New York - Haig Nargizian, a lifelong member of the New York Armenian
community, died on July 25, 2009, at the age of 66.

He was a highly respected stamp dealer, one of the few who could look
at a collection and calculate its value.

His brother Ray remembers him as a gentle person who always welcomed
you with a smile. "Haig was a kind, generous family man who loved
life. He had a lot of compassion, loved to laugh and was always a
gentleman, but he also liked to speak his mind," Ray said.

"Haig had a collection of over 500 Armenian books and was a walking
encyclopedia of Armenian history. He taught himself how to play the
oud, dumbek, and piano. He wanted to make sure our family continued our
Armenian heritage so he sent his nephew and niece to Camp Nubar. Both
my children married Armenians and now we have three grandchildren
who speak Armenian, which made him very proud."

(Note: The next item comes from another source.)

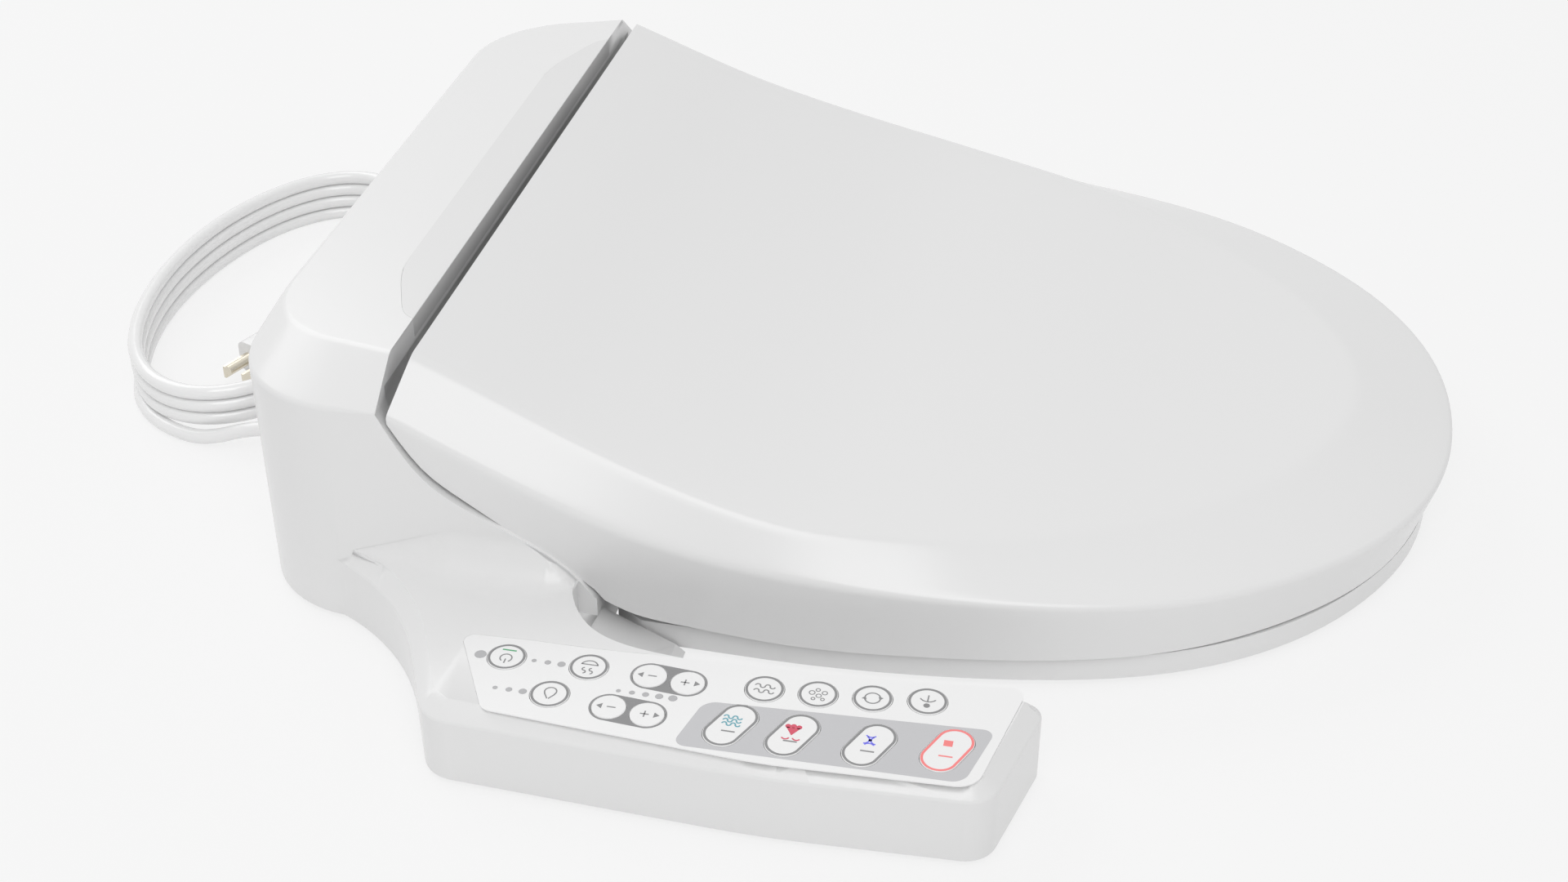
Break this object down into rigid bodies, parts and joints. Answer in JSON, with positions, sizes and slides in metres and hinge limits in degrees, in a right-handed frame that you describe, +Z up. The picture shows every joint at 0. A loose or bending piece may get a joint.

At his wake he was remembered by his nephew, Steve Nargizian, as a
source of joy to the family with his great sense of humor, forgiving
spirit, and patriotic fervor. "Haig just loved being Armenian,"
said Steve. "He was always going to picnics, Armenian restaurants,
and dances. He devoured Armenian books, periodicals, and lectures,
took several trips to Armenia, and frequently wrote opinions in
the Armenian Reporter. He religiously marched and fought for the
recognition of the Armenian Genocide and was banned from entering
Turkey, which he wore as a badge of honor."

Bobby Ruchala, his longtime friend and assistant, said, "Haig had a
big heart and was always interested in educating people about Armenian
history. He would make copies of the latest Armenian CDs and videos
for anyone he met. He was considered a force in the stamp business
and many people relied on him."

Haig's father, Albert, was a devoted member of Holy Martyrs Church in
Bayside, N.Y. Its pastor, the Very Reverend Father Vahan Hovanessian,
said that even though Haig had taught himself Armenian, he would
still come to all the Armenian classes and do all the homework. Haig
learned a lot about the Armenian Genocide from the Genocide survivors
who visited his family. A devoted son, he provided the best of care
when his mother, Alice, was ill.

Haig was blessed with a close, loving family for whom he felt great
affection. He is survived by his brother Ray and his wife Theresa,
his nephew Steven and his wife Karen and their children Alex, Gregory,
and Michael, and his niece Diane and her husband Douglas and their
children Nicholas, Julia, and Andrew.

During his illness, to which he succumbed on July 25, 2009, Haig said,
"If I go, don't be sad. I have lived a happy and full life." The family
has asked that in lieu of flowers, donations be sent to Armenian Church
of the Holy Martyrs, 209-15 Horace Harding Expressway, Bayside, NY
11364 or Camp Nubar, c/o AGBU, 55 E. 59th St., New York, NY 10022-1112.